Jess and I then headed to Grand Central station. It's large and impressive. We got on our train to New Haven, and sat next to a nifty geek named Jen, who goes to 2600 parties in the city. I showed her supercollider stuff. I want to check out these parties. I miss being surrounded by geeks. They're my people. Jen was talking about an Electric Kool Aid Acid Test-like novel for our generation and how it might be tied to blogging. She's on to something. For long time, I've been day dreaming about writing a novel made up on instant messenger conversations. This is actually part of the reason that spies on my Moos keep logs: so I can analyze the conversation to see how to mimic them, either for AI applications or for art. Maybe we're all writing the great American work of our generation right now as a blogging work in progress.

Jess finally gave me the CD with me singing on it. It was just the "is this thing on" part of recording something else. but Jess spent all day friday singing my own songs back to me. Apparently, she's been playing it to other folks. I think this is silly.

Got back to Middletown at 8:20. Ran to tim's senior thesis concert and caught the last 20 minutes of it. Nice, droney, angsty music. angsty music touches a deep and resonant chord within me. But the fun jazz band did too, so maybe just good music touches a deep and resonant chord. Most happy music is banal and stupid, alas, so that might create an illusion of favoring angsty music. anyway, Tim's thesis touched a deep and resonan tchord within me. It was nice. Went to the after party at tim's house and drank Pabst blue ribbons. I am no longer a beer snob. Got kind of buzzed and then went to see an undergrad blues band play at a bar in town. I was surrounded by very drunk undergrads, a huge number of which were music students. fortunatately, despite drinking 2.5 beers, I sobered up enough by the time the bar closed to stay out of trouble. Undergrads: oh so cute and oh so young.

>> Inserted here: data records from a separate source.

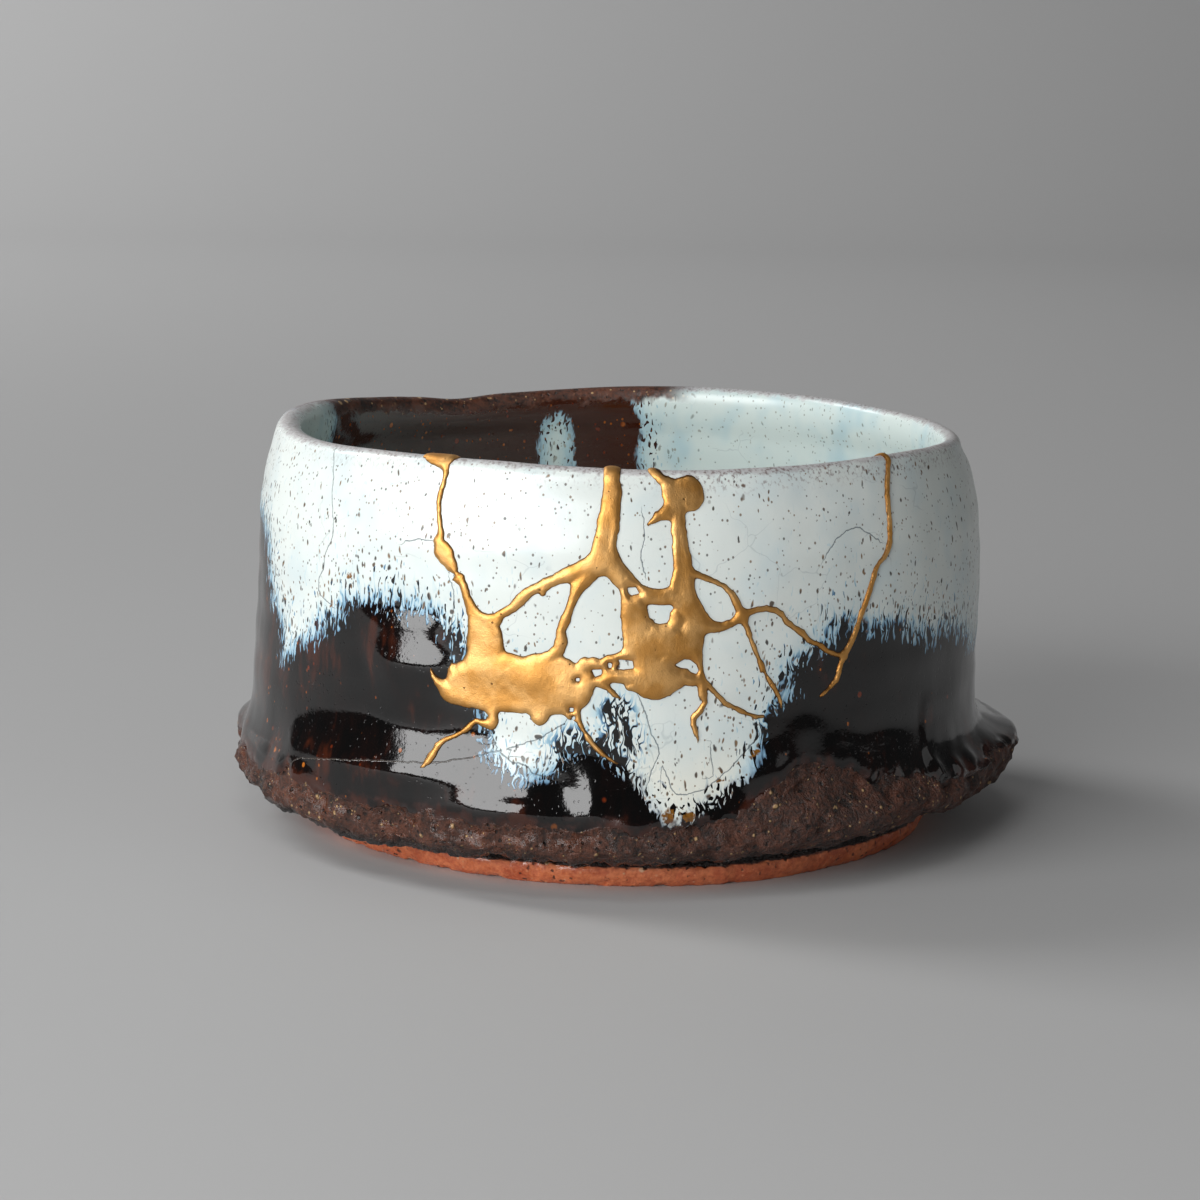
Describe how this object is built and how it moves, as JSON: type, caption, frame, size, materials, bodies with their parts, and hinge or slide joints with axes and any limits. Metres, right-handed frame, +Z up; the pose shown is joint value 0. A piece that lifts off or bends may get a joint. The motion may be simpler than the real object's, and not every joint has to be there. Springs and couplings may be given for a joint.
{
  "type": "kintsugi tea bowl",
  "caption": "Low, wide stoneware tea bowl with a ragged clay ledge over a raw foot ring, broken at the front and mended with raised gold seams; holds tea or stands on display.",
  "frame": {"origin": "on the surface that the foot stands on, under the middle of the bowl's overall width and depth", "axes": "+Z up out of the bowl's mouth, +X to the right along its widest extent, -Y the front, where the gold seams are"},
  "size_m": [0.1436, 0.1364, 0.0717],
  "materials": {
    "bowl_glaze": "pale blue-white opaque glaze poured over a glossy black-brown one, streaked where they meet, over rough brown clay at the ledge and bare orange clay at the foot",
    "sherd_glaze": "pale blue-white opaque glossy glaze with fine dark flecks and hairline crackle",
    "gold_lacquer": "satin gold powder on raised lacquer, soft-edged and slightly uneven"
  },
  "bodies": {
    "root": {"bowl_body": "bowl_glaze", "rim_sherd_left": "sherd_glaze", "rim_sherd_middle": "sherd_glaze", "rim_sherd_right": "sherd_glaze", "wall_sherd_left": "sherd_glaze", "wall_sherd_middle": "sherd_glaze", "wall_sherd_right": "sherd_glaze", "gold_seams": "gold_lacquer"}
  },
  "joints": []
}
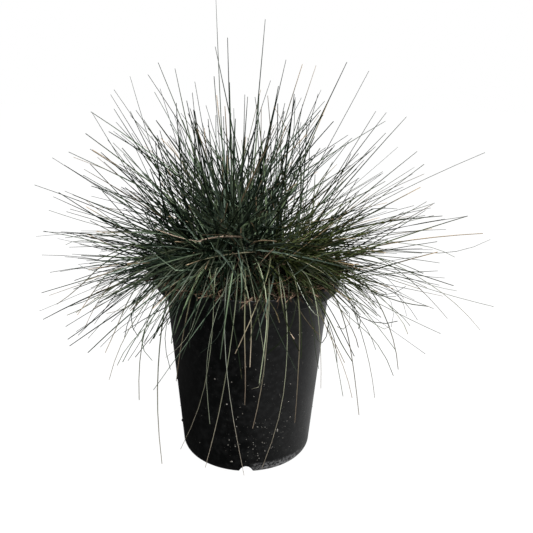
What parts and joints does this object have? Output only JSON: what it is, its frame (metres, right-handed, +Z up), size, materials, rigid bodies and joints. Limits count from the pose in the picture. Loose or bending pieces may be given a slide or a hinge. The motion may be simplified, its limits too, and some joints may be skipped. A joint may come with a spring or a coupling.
{
  "type": "potted blue fescue clump",
  "caption": "Dense clump of fine, stiff blue-green grass leaves fanning from a low crown, rooted in soil in a round tapered black nursery pot.",
  "frame": {"origin": "middle of the pot's flat base, on the surface that it stands on", "axes": "+Z up along the pot's axis; -Y is the front that the picture shows; +X is the picture's right"},
  "size_m": [0.4104, 0.3632, 0.4024],
  "materials": {
    "black_plastic": "near-black blow-moulded plastic with a fine pebbled texture, dusty, satin",
    "potting_mix": "dark crumbly peat and bark mix, matt",
    "old_sheaths": "dry reddish-brown leaf bases and thatch, matt",
    "leaf_blue": "stiff rolled leaves with a glaucous blue-green bloom, tan at the tips, soft sheen",
    "leaf_olive": "stiff rolled leaves, yellower olive green, soft sheen",
    "leaf_straw": "dried straw-coloured leaf, matt"
  },
  "bodies": {
    "root": {"nursery_pot": "black_plastic", "potting_soil": "potting_mix", "crown": "old_sheaths", "leaf_tuft_01": "leaf_blue", "leaf_tuft_02": "leaf_blue", "leaf_tuft_03": "leaf_blue", "leaf_tuft_04": "leaf_blue", "leaf_tuft_05": "leaf_blue", "leaf_tuft_06": "leaf_blue", "leaf_tuft_07": "leaf_blue", "leaf_tuft_08": "leaf_blue", "leaf_tuft_09": "leaf_blue", "leaf_tuft_10": "leaf_blue", "leaf_tuft_11": "leaf_blue", "leaf_tuft_12": "leaf_blue", "leaf_tuft_13": "leaf_blue", "leaf_tuft_14": "leaf_blue", "leaf_tuft_15": "leaf_blue", "leaf_tuft_16": "leaf_blue", "leaf_tuft_17": "leaf_blue", "leaf_tuft_18": "leaf_blue", "leaf_tuft_19": "leaf_blue", "leaf_tuft_20": "leaf_blue", "leaf_tuft_21": "leaf_blue", "leaf_tuft_22": "leaf_blue", "leaf_tuft_23": "leaf_blue", "leaf_tuft_24": "leaf_blue", "leaf_tuft_25": "leaf_blue", "leaf_tuft_26": "leaf_blue", "leaf_tuft_27": "leaf_blue", "leaf_tuft_28": "leaf_blue", "leaf_tuft_29": "leaf_olive", "leaf_tuft_30": "leaf_olive", "leaf_tuft_31": "leaf_olive", "leaf_tuft_32": "leaf_olive", "leaf_tuft_33": "leaf_olive", "leaf_tuft_34": "leaf_olive", "leaf_tuft_35": "leaf_olive", "trailing_leaf_01": "leaf_blue", "trailing_leaf_02": "leaf_straw", "trailing_leaf_03": "leaf_blue", "trailing_leaf_04": "leaf_blue", "trailing_leaf_05": "leaf_blue", "trailing_leaf_06": "leaf_straw", "trailing_leaf_07": "leaf_straw", "trailing_leaf_08": "leaf_blue", "trailing_leaf_09": "leaf_straw", "trailing_leaf_10": "leaf_blue", "trailing_leaf_11": "leaf_straw", "trailing_leaf_12": "leaf_blue", "trailing_leaf_13": "leaf_blue", "trailing_leaf_14": "leaf_blue", "trailing_leaf_15": "leaf_blue", "trailing_leaf_16": "leaf_straw", "trailing_leaf_17": "leaf_blue", "trailing_leaf_18": "leaf_blue", "trailing_leaf_19": "leaf_blue", "trailing_leaf_20": "leaf_blue", "trailing_leaf_21": "leaf_straw", "trailing_leaf_22": "leaf_blue"}
  },
  "joints": []
}
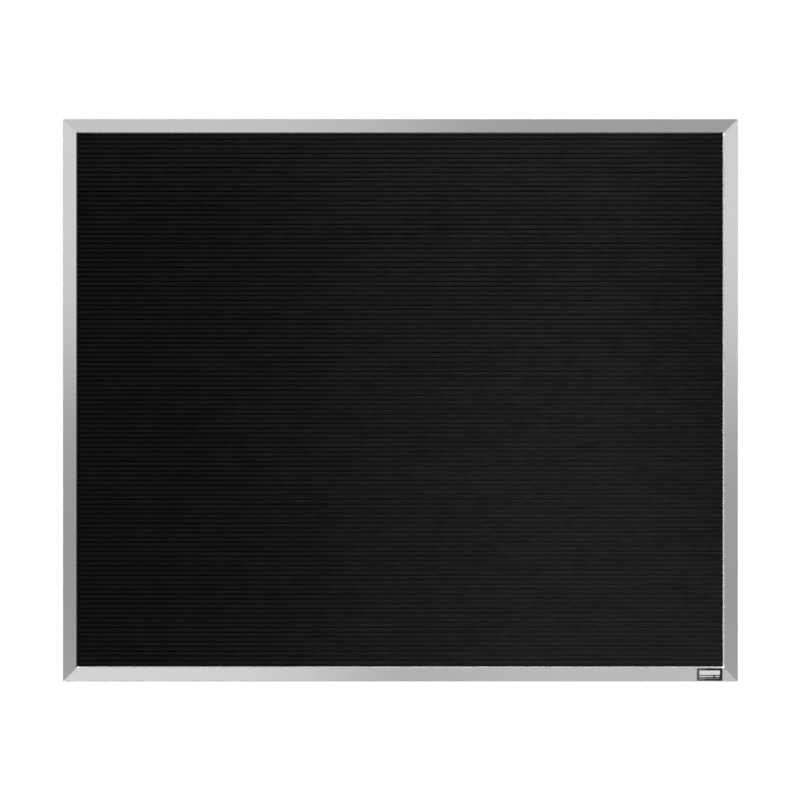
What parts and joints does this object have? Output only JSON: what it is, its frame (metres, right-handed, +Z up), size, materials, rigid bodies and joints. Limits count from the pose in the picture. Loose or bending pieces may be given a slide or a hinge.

The grad stipend just got increased by 4% (woot), but music grads are paid half what science grads are. And the music stipend is below the federal poverty line. Some music students are having a lot of trouble because of this. So there has been much traffic on the grad email list about this. Talk of unionization has come up. but some math student was complaining, saying that he might get more money, but he had to lie and say he was a music student to impress women. Grad students complainign about lack of money and lack of sex. How classic is that? If you try going to a woman from connecticut and explain that you study experimental music, she goes looking for a math student. But with undergrads, he is so right. I tell undergrad chicks that I'm a music grad student and they look really impressed. they flirt with me, but then they run away. Which is good. I gave up drama for Lent. I'm thinking of giving it up forever.

No comments:

Commission Music

Commission Music
Bespoke Noise!!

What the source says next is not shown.